The danger of wealth is that it may keep us from following Jesus. It can make us think we are self-sufficient, we can meet our own needs, we do not need to rely on God. Or it can become our all-consuming passion; we apply all our talents, and energy and time to making and accumulating wealth and neglect our neighbours and our God. It can make us defensive and antagonistic to our neighbours whom we might see as a threat to our wealth.
So this teaching is about priorities. God must come first in our lives. And it is about what we do with our wealth – do we use it to help others or for our own self-glorification? What it isn’t about is salvation. This teaching does not say that the rich or the poor will be saved – that the way to salvation is to give away all our possessions. When his amazed disciples ask, “who then can be saved?” Jesus makes it clear that salvation is God’s doing, not ours.
This is tough stuff, and perhaps we need to finish with some reassuring words from our second lesson. The writer of the Letter to the Hebrews reminds us that one day we must give account of ourselves to God, from whom no secrets are hidden.
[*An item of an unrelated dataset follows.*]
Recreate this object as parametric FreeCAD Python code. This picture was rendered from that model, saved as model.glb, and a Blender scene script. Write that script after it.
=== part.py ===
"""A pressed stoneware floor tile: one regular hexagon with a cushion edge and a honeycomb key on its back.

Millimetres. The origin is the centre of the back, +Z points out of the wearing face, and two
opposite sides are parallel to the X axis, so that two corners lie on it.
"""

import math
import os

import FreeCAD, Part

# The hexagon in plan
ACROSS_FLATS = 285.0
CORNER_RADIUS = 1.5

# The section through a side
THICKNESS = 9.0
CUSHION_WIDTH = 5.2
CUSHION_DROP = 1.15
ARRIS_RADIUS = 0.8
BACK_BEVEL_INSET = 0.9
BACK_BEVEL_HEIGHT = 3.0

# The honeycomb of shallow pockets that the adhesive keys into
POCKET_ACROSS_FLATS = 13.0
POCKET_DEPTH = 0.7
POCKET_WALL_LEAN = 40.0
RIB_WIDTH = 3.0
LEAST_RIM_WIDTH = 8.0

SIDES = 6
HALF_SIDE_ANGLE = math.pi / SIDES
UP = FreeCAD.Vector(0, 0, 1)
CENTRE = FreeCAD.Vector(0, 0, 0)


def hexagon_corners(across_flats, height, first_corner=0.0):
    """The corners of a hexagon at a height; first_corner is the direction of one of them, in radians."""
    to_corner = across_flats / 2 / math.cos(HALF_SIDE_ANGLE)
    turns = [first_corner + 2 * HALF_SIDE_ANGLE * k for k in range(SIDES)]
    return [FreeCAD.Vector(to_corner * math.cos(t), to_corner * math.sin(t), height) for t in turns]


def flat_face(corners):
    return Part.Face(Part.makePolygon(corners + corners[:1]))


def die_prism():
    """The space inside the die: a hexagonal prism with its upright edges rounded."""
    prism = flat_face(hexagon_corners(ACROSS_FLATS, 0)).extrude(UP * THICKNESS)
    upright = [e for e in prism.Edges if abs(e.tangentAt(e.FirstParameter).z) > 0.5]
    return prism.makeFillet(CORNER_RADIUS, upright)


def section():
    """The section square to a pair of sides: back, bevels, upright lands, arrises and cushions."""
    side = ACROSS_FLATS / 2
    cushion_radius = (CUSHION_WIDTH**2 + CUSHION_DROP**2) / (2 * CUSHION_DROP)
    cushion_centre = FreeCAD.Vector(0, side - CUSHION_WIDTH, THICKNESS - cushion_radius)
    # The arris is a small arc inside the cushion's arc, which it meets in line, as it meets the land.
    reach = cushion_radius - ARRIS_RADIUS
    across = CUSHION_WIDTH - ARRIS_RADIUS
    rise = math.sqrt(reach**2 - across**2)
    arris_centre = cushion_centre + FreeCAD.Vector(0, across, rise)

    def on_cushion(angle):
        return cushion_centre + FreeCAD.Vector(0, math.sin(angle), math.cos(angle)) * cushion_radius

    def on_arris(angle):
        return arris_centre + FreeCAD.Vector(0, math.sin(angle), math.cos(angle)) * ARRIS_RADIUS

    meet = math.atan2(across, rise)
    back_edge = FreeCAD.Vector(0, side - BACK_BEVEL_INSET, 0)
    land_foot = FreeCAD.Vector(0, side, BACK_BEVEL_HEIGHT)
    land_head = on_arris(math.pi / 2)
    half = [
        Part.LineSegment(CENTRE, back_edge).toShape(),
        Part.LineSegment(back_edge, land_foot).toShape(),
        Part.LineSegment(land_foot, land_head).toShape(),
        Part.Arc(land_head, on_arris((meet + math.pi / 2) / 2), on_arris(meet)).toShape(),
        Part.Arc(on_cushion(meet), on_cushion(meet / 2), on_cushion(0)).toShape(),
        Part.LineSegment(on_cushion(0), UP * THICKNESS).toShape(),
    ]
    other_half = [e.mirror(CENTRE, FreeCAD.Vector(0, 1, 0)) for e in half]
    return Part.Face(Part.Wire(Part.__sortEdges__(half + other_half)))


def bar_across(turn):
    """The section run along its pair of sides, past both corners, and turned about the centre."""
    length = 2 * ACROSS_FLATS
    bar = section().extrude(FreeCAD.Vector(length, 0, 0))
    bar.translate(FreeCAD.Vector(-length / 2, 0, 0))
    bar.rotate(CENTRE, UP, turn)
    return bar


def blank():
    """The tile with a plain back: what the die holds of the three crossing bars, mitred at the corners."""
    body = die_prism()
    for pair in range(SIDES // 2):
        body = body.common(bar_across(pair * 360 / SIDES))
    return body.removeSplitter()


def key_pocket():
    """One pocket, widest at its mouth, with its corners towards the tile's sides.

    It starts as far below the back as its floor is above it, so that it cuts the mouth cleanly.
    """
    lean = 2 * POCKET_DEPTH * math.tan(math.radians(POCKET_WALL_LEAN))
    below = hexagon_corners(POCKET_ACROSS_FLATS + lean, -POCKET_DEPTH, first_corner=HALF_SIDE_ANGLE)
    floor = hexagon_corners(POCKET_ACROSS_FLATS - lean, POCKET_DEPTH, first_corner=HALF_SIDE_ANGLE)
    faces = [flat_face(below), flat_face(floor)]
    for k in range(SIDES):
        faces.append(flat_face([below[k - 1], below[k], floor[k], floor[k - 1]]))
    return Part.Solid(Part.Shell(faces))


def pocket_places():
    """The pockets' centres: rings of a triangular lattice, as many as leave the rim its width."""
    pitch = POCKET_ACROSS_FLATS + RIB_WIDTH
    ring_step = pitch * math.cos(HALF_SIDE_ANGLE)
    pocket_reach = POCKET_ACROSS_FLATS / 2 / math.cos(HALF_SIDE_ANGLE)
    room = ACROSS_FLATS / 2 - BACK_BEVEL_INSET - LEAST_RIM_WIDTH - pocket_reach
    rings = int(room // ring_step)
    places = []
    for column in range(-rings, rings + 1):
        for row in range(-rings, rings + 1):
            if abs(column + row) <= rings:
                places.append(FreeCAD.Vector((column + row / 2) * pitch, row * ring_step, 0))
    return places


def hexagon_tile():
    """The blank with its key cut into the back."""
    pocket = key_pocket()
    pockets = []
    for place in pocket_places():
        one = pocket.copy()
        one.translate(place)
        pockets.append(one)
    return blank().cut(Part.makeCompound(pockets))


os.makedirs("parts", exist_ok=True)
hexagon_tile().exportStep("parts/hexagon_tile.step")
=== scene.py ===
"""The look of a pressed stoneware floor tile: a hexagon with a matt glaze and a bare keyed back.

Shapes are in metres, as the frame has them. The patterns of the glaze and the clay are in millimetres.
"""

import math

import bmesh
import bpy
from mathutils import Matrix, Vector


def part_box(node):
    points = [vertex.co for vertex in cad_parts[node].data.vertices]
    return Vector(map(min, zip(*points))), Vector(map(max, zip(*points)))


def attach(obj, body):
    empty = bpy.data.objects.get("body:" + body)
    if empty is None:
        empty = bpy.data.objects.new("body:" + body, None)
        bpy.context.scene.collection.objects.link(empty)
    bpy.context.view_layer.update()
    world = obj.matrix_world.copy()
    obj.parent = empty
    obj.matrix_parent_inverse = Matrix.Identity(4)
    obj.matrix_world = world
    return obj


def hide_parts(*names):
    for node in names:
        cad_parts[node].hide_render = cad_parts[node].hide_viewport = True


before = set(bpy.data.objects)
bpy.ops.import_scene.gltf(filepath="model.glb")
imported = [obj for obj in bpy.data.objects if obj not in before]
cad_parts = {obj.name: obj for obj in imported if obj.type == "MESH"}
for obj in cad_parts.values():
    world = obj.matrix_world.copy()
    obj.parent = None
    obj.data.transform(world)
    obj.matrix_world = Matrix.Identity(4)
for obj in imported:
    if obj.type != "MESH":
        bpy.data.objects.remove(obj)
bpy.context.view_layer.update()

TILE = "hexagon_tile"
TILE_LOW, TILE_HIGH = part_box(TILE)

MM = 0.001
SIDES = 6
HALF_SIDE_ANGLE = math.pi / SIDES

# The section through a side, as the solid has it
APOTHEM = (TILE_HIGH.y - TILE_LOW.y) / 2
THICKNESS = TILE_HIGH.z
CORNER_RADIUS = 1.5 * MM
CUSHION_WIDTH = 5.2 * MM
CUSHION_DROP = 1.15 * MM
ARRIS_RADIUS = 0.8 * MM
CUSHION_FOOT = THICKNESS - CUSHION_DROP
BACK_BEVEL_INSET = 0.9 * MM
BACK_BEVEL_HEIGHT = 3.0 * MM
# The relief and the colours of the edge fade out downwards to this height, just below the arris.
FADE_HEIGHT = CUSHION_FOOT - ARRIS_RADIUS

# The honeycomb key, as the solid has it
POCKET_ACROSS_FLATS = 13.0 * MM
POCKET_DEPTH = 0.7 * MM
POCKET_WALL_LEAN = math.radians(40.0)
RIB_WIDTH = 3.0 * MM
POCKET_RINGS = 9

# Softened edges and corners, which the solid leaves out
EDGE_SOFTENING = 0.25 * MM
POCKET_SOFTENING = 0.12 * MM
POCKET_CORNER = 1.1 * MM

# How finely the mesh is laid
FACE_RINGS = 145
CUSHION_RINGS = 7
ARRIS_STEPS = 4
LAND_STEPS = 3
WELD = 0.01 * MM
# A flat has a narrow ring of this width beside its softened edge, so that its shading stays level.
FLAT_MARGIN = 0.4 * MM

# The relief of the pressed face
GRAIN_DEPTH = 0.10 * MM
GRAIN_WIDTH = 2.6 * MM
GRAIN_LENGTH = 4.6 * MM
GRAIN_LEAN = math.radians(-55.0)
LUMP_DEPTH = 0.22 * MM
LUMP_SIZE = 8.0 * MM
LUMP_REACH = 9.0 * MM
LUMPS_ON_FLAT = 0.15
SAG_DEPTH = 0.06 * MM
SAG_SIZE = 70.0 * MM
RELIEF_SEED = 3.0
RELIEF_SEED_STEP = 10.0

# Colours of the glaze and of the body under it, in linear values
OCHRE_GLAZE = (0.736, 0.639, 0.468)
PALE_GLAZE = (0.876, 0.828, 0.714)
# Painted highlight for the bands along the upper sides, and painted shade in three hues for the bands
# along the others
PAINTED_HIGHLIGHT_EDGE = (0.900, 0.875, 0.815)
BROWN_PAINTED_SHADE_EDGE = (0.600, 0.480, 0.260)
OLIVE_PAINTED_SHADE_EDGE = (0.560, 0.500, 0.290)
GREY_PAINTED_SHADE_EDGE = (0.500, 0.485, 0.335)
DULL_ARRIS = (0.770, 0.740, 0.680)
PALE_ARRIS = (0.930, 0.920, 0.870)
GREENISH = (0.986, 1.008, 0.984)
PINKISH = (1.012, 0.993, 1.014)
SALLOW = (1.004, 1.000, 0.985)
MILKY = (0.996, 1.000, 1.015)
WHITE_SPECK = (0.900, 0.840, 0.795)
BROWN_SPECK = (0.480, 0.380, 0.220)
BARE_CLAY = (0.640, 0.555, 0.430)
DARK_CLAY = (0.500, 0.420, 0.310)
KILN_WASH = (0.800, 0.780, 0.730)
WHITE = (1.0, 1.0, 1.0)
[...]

That could be a frightening thought, but for the good news, the gospel, of Jesus Christ. He writes: For we do not have a high priest who is unable to sympathise with our weaknesses, but we have one who has been tempted in every way, just as we are – yet was without sin. Let us then approach the throne of grace with confidence, so that we may receive mercy and find grace to help us in our time of need.
And that applies to the five percent of us who are wealthy, and the ninety-five percent who are not.